What is the probability that the lottery ticket you bought will win the lottery ?

50%

You'll either win it or you won't.

:-0 NJ!!

Nothing random about me!! ;))

I'm sure not, chrissa!

The reason I mentioned the "random" thing is that the odds are only true for random events. Like a roulette wheel with 37 slots; it is 36/1 that any individual number will be the winner. With something like conception, if you confine your "activities" to, say, predominantly the winter months (say four times as much in the winter than in the summer) then the odds against you conceiving (and so your chid being born on a particular date) are not even across the year and the 364/1 figure would not hold good.

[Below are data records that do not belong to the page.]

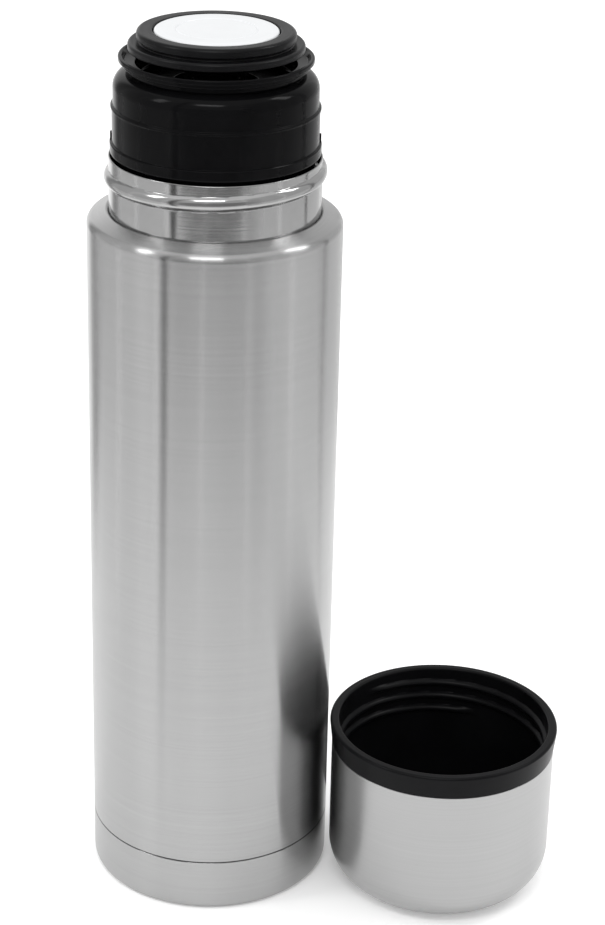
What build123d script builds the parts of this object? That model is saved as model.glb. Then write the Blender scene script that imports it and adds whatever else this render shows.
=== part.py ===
from build123d import *
import os
from math import cos, hypot, pi, radians, sin

# Vacuum flask with a push-button stopper screwed into its neck, and its steel cup standing
# beside it. Millimetres, +Z up. The origin is the centre of the flask's base, on the floor.

# ---- flask: overall sizes
body_r = 41.0            # outside of the flask's wall
neck_root_z = 239.7      # where the shoulder meets the neck
neck_height = 17.4       # from the neck's root up to its lip
neck_r = 33.9            # outside of the neck
seam_z = 18.8            # top edge of the base cover
shoulder_drop = 3.2      # from the neck's root down to the shoulder's outer corner
shoulder_fillet = 3.0
base_fillet = 3.0

# ---- flask: sheet walls and the vacuum space
shell_wall = 0.6
liner_wall = 0.6
vacuum_gap = 3.0         # between the outer shell and the inner liner
seam_gap = 0.4           # visible groove between base cover and outer shell
cover_clear = 0.1        # base cover over the shell's spigot
spigot_end_z = 3.2
plate_z = 7.6            # top of the outer bottom plate
liner_floor_z = 12.8     # underside of the liner's bottom
liner_joint_z = 24.0     # weld between the liner's tube and its bottom
neck_straight = 6.0      # straight neck below the shoulder's root
neck_taper = 6.5         # height over which the liner widens below the neck
weld_flange = 3.6        # turned-down edge of the shoulder, welded to the neck
foil_wall = 0.2
foil_clear = 0.1

# ---- screw thread, the same pitch on neck, stopper and cup (right-handed)
pitch = 5.2
bead_height = 1.5        # rolled bead on the neck
bead_root = 4.5          # width of the bead at the neck's wall
bead_crest = 1.8
bead_turns = 0.96
bead_drop = 2.6          # from the neck's lip down to the middle of the bead's high end
bead_start = 140.0       # azimuth of the bead's low end, degrees
thread_root = 2.6        # ridges moulded on stopper and cup
thread_crest = 1.0
thread_bite = 0.4        # how far a thread ridge is rooted in its wall

# ---- stopper: radii are steps in from the neck's outside
low_band_step = 0.5      # band just above the neck's lip
ridge_step = 0.8
collar_step = 1.2        # grip between the low band and the ridge
top_band_step = 1.55
lip_step = 3.3           # pouring lip
throat_step = 6.9        # waist under the pouring lip
trough_step = 8.7        # the drink wells up inside this
button_step = 14.4
lip_foot_step = 1.0      # smaller ring under the lip's edge, in from the lip
lip_wall = 1.1

# ---- stopper: heights are above the neck's lip
lip_gap = 0.6            # between the neck's lip and the low band
low_band_height = 4.0
lug_height = 3.4         # two small upright lugs on top of the low band
lug_width = 1.2
ridge_rise = 15.9
ridge_width = 1.4
pour_floor_rise = 23.5
collar_rise = 26.9
collar_shoulder = 4.7    # rounding at the top of the collar
lip_rise = 31.9
lip_edge = 1.5
lip_foot = 1.5
flange_rise = 33.7
flange_height = 2.5
head_rise = 39.9

# ---- stopper: threaded skirt, gasket and valve seat inside the neck
stopper_wall = 2.0
skirt_clear = 1.8        # threaded skirt inside the neck
thread_clear = 0.3       # thread ridge inside the neck
gasket_clear = 0.3       # drawn clearance of the gasket to the neck
skirt_reach = 18.1       # from the neck's lip down to the skirt's end
stopper_thread_turns = 1.2
stopper_thread_drop = 6.86   # from the neck's lip down to the thread's high end
stopper_thread_start = 200.0
gasket_height = 4.0
seat_flange = 1.6
chimney_r = 13.5         # inside of the pouring channel
chimney_wall = 1.5
chimney_reach = 1.8      # how far the channel goes below the skirt
snap = 0.05              # between pieces that snap or press together
foam_clear = 0.3

# ---- stopper head, button and valve
flange_step = 2.7        # flange outside the ring
ring_width = 5.4         # ring round the button
ring_groove = 0.9        # undercut between the flange and the ring
ring_round = 1.2
button_gap = 0.4
button_proud = 0.2       # button above the ring
button_skin = 1.6
button_skirt = 4.2
button_wall = 1.3
button_dish = 0.2
button_rim = 7.1         # flat rim round the button's dish
travel = 3.5             # how far the button goes down
stop_clear = 0.3         # left under the button's skirt at the end of its travel
chamber_skin = 1.5
guide_r = 7.2
guide_drop = 35.0        # from the head's top down to the guide's end
well_r = 5.6             # spring's well
well_drop = 27.0         # from the head's top down to the well's floor
vane_count = 4
vane_wall = 1.6
stem_r = 2.5
stem_fit = 0.08
boss_r = 3.6
boss_depth = 8.0
spring_r = 4.5
spring_wire_r = 0.4
spring_turns = 9.0
end_gap = 0.1            # spring's ends and the closed valve, each off its seat
seat_lap = 2.0           # the valve's seat stands in from the pouring channel
seal_lap = 3.1           # the valve's seal reaches out past the seat's opening
valve_rim = 0.9          # the valve's disc outside its seal
valve_seal_height = 1.8
valve_thickness = 2.4
oring_r = 4.2
oring_height = 1.8

# ---- cup, standing mouth up beside the flask
stand_gap = 1.3312       # between the flask's wall and the cup's rim
stand_angle = -10.7577   # direction of the cup from the flask, degrees
cup_height = 60.8
cup_wall = 0.5
cup_corner = 14.8
cup_thread_clear = 0.4   # inside of the cup's rim over the neck's bead
cup_thread_height = 1.4
rim_depth = 8.2          # plastic rim above the cup's steel
rim_inside = 2.4         # rim's inside in from the cup's wall
rim_flare = 0.9
rim_round = 0.8
cup_floor = 1.1          # plastic under the drink
cup_thread_turns = 2.2
cup_thread_drop = 5.0    # from the rim's edge to the top turn
cup_thread_end = 135.0   # azimuth of the top turn's end, degrees

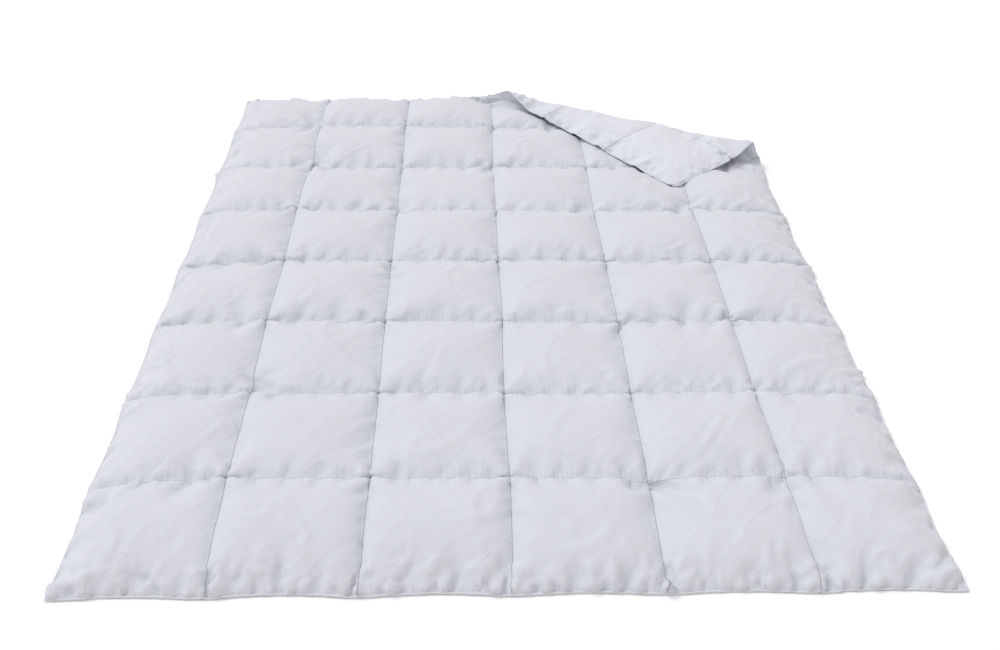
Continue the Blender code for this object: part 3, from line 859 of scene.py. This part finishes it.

And probability is often misunderstood by the human need to put order out of perceived chaos. E.g. in a four-player card game where all cards are dealt out at the start, the odds of each player getting all 13 cards of the same suit is precisely the same as the four players getting any other combination of the cards. Similarly, the odds against Saturday's six lottery numbers coming up next Saturday is exactly the same as any other six numbers coming up.

I don't understand the legs one.

Yes Jim. A few months back there was a lottery somewhere (in Africa, I think) where numbers 1,2,3,4,5 and 6 were drawn. Everybody believed it was fixed. But as you say, that combination is the same as any other. It's just that the consecutive numbers are noticed as "special" whereas in fact all combinations are all equally special.

I'll need to check my lottery tickets for last Saturday, don't often do it.

//I don't understand the legs one.//

Some people have only one or even no legs jd. (I don't know of anybody with more than two). So the average number of legs possessed across the entire population is 1.9999999 (or whatever).